>>>>

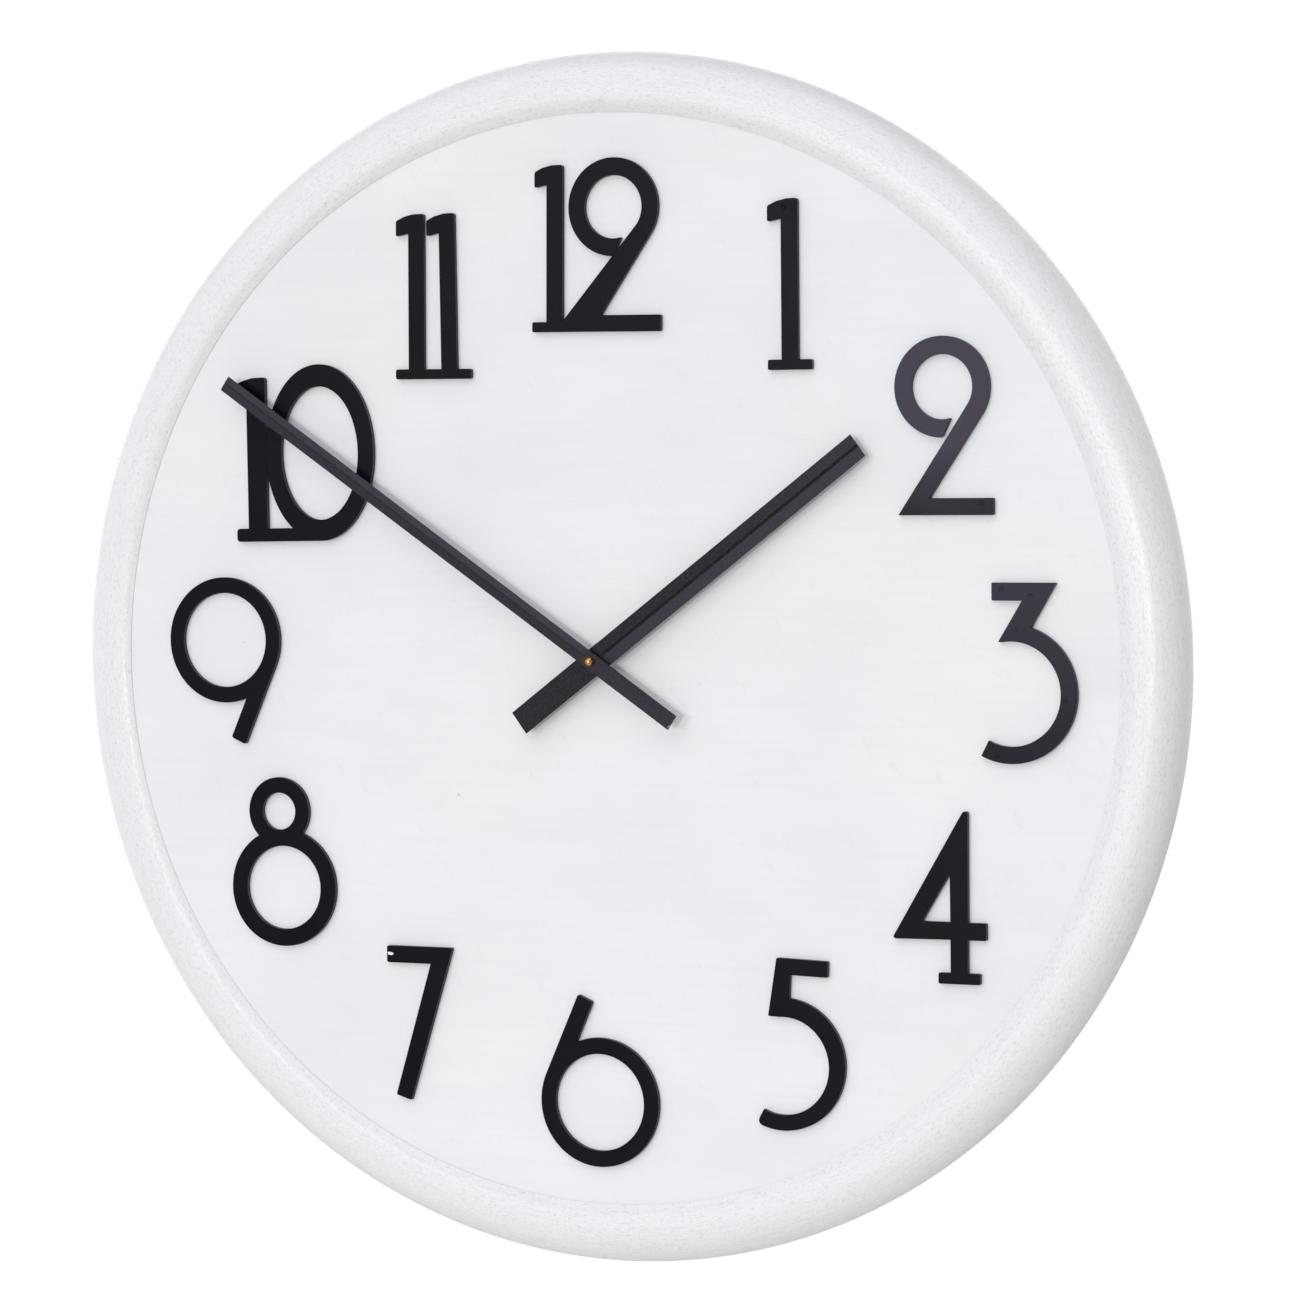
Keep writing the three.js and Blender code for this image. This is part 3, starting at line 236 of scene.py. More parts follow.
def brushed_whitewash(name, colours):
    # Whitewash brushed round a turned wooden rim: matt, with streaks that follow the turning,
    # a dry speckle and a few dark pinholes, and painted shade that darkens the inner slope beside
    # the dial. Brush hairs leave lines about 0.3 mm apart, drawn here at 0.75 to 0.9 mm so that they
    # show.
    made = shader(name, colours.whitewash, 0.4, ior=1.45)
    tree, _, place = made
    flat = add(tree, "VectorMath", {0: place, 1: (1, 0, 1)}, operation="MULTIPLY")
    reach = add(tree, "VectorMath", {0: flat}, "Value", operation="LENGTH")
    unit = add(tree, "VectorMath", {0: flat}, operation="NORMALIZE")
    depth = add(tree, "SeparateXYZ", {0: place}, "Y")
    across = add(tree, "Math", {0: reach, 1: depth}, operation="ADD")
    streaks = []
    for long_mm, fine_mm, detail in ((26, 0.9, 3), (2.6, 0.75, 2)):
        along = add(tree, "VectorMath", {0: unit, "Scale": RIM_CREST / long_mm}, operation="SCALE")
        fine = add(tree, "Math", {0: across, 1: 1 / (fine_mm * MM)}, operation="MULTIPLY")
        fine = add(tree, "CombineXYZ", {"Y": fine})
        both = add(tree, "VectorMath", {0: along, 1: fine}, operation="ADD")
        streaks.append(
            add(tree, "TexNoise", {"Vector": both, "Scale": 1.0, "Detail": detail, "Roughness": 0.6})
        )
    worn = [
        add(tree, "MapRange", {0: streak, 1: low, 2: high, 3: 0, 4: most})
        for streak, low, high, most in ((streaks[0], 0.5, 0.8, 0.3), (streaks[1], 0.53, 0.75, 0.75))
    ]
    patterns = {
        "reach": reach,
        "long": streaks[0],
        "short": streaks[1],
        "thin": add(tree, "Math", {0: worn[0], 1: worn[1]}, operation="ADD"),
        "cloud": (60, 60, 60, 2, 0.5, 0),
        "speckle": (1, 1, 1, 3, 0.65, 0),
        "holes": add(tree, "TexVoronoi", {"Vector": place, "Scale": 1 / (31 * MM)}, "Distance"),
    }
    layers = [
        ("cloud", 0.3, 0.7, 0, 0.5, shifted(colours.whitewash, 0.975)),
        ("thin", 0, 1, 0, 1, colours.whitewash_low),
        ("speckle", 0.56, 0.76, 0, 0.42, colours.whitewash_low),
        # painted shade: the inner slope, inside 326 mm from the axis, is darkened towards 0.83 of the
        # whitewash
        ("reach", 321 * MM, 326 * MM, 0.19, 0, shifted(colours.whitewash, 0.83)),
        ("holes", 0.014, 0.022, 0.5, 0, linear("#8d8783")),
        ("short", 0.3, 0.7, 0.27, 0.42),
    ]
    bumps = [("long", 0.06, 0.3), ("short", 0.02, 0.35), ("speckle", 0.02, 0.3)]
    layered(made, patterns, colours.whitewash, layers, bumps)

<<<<

▶ **GOAL**: Reproduce the material above, every line of it, exactly.

▶ **EXERCISE SOLUTION**:
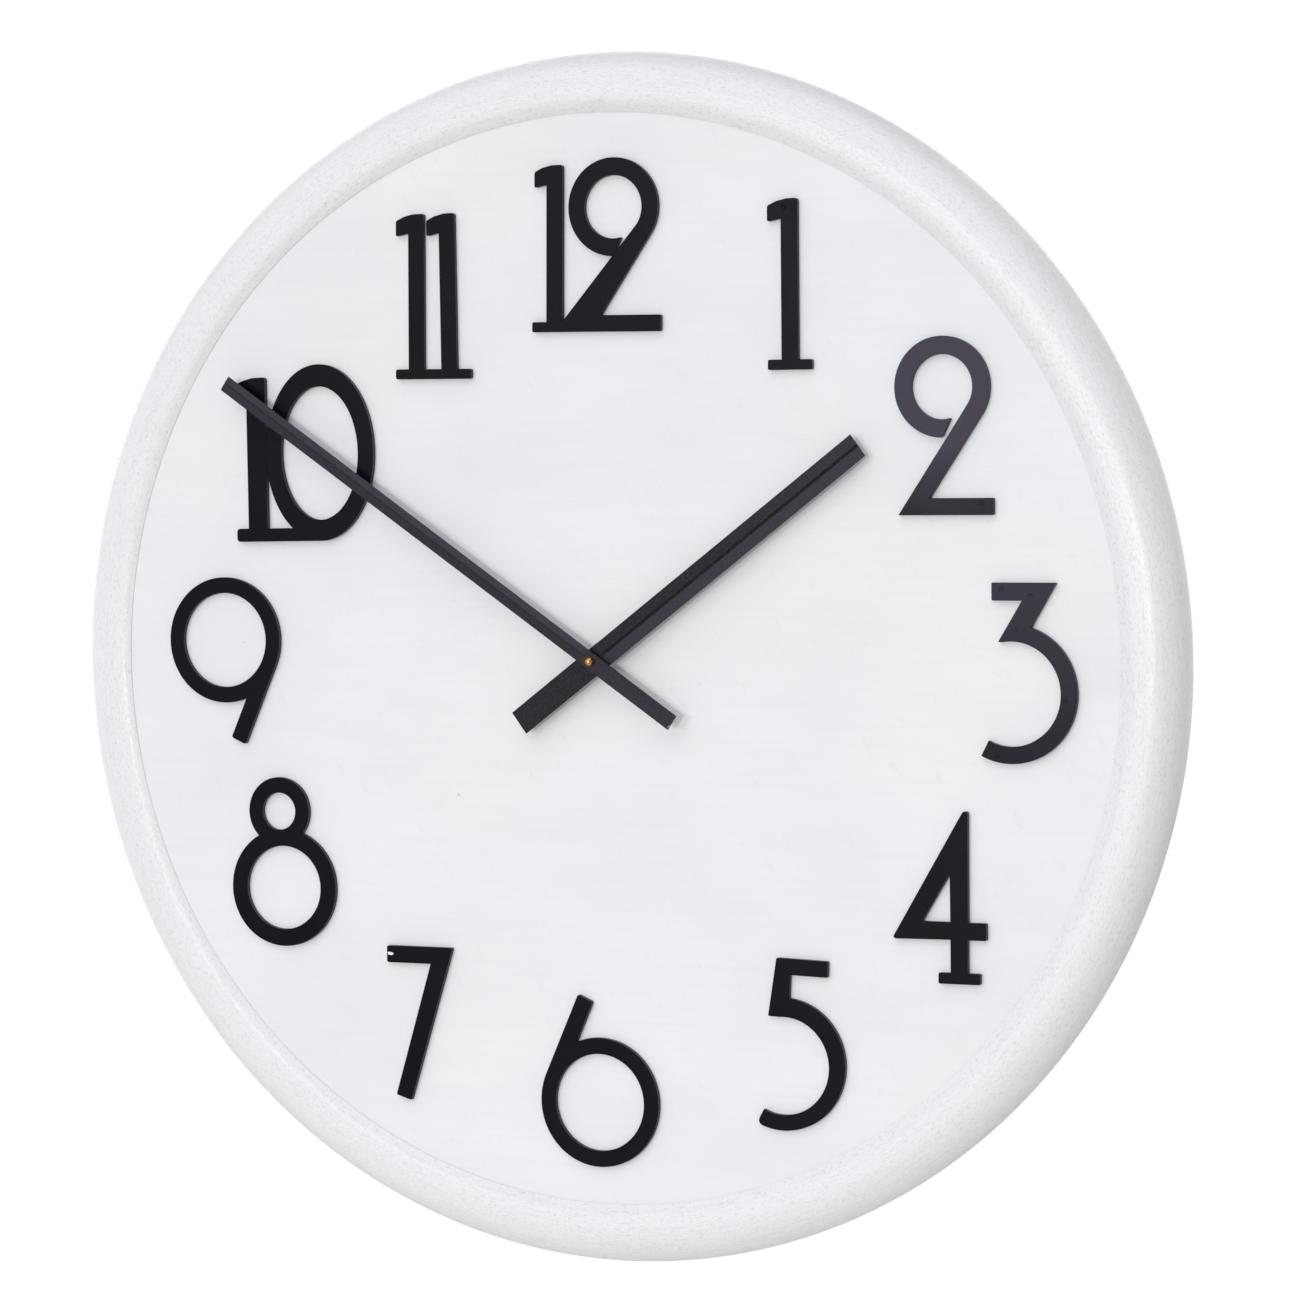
Keep writing the three.js and Blender code for this image. This is part 3, starting at line 236 of scene.py. More parts follow.
def brushed_whitewash(name, colours):
    # Whitewash brushed round a turned wooden rim: matt, with streaks that follow the turning,
    # a dry speckle and a few dark pinholes, and painted shade that darkens the inner slope beside
    # the dial. Brush hairs leave lines about 0.3 mm apart, drawn here at 0.75 to 0.9 mm so that they
    # show.
    made = shader(name, colours.whitewash, 0.4, ior=1.45)
    tree, _, place = made
    flat = add(tree, "VectorMath", {0: place, 1: (1, 0, 1)}, operation="MULTIPLY")
    reach = add(tree, "VectorMath", {0: flat}, "Value", operation="LENGTH")
    unit = add(tree, "VectorMath", {0: flat}, operation="NORMALIZE")
    depth = add(tree, "SeparateXYZ", {0: place}, "Y")
    across = add(tree, "Math", {0: reach, 1: depth}, operation="ADD")
    streaks = []
    for long_mm, fine_mm, detail in ((26, 0.9, 3), (2.6, 0.75, 2)):
        along = add(tree, "VectorMath", {0: unit, "Scale": RIM_CREST / long_mm}, operation="SCALE")
        fine = add(tree, "Math", {0: across, 1: 1 / (fine_mm * MM)}, operation="MULTIPLY")
        fine = add(tree, "CombineXYZ", {"Y": fine})
        both = add(tree, "VectorMath", {0: along, 1: fine}, operation="ADD")
        streaks.append(
            add(tree, "TexNoise", {"Vector": both, "Scale": 1.0, "Detail": detail, "Roughness": 0.6})
        )
    worn = [
        add(tree, "MapRange", {0: streak, 1: low, 2: high, 3: 0, 4: most})
        for streak, low, high, most in ((streaks[0], 0.5, 0.8, 0.3), (streaks[1], 0.53, 0.75, 0.75))
    ]
    patterns = {
        "reach": reach,
        "long": streaks[0],
        "short": streaks[1],
        "thin": add(tree, "Math", {0: worn[0], 1: worn[1]}, operation="ADD"),
        "cloud": (60, 60, 60, 2, 0.5, 0),
        "speckle": (1, 1, 1, 3, 0.65, 0),
        "holes": add(tree, "TexVoronoi", {"Vector": place, "Scale": 1 / (31 * MM)}, "Distance"),
    }
    layers = [
        ("cloud", 0.3, 0.7, 0, 0.5, shifted(colours.whitewash, 0.975)),
        ("thin", 0, 1, 0, 1, colours.whitewash_low),
        ("speckle", 0.56, 0.76, 0, 0.42, colours.whitewash_low),
        # painted shade: the inner slope, inside 326 mm from the axis, is darkened towards 0.83 of the
        # whitewash
        ("reach", 321 * MM, 326 * MM, 0.19, 0, shifted(colours.whitewash, 0.83)),
        ("holes", 0.014, 0.022, 0.5, 0, linear("#8d8783")),
        ("short", 0.3, 0.7, 0.27, 0.42),
    ]
    bumps = [("long", 0.06, 0.3), ("short", 0.02, 0.35), ("speckle", 0.02, 0.3)]
    layered(made, patterns, colours.whitewash, layers, bumps)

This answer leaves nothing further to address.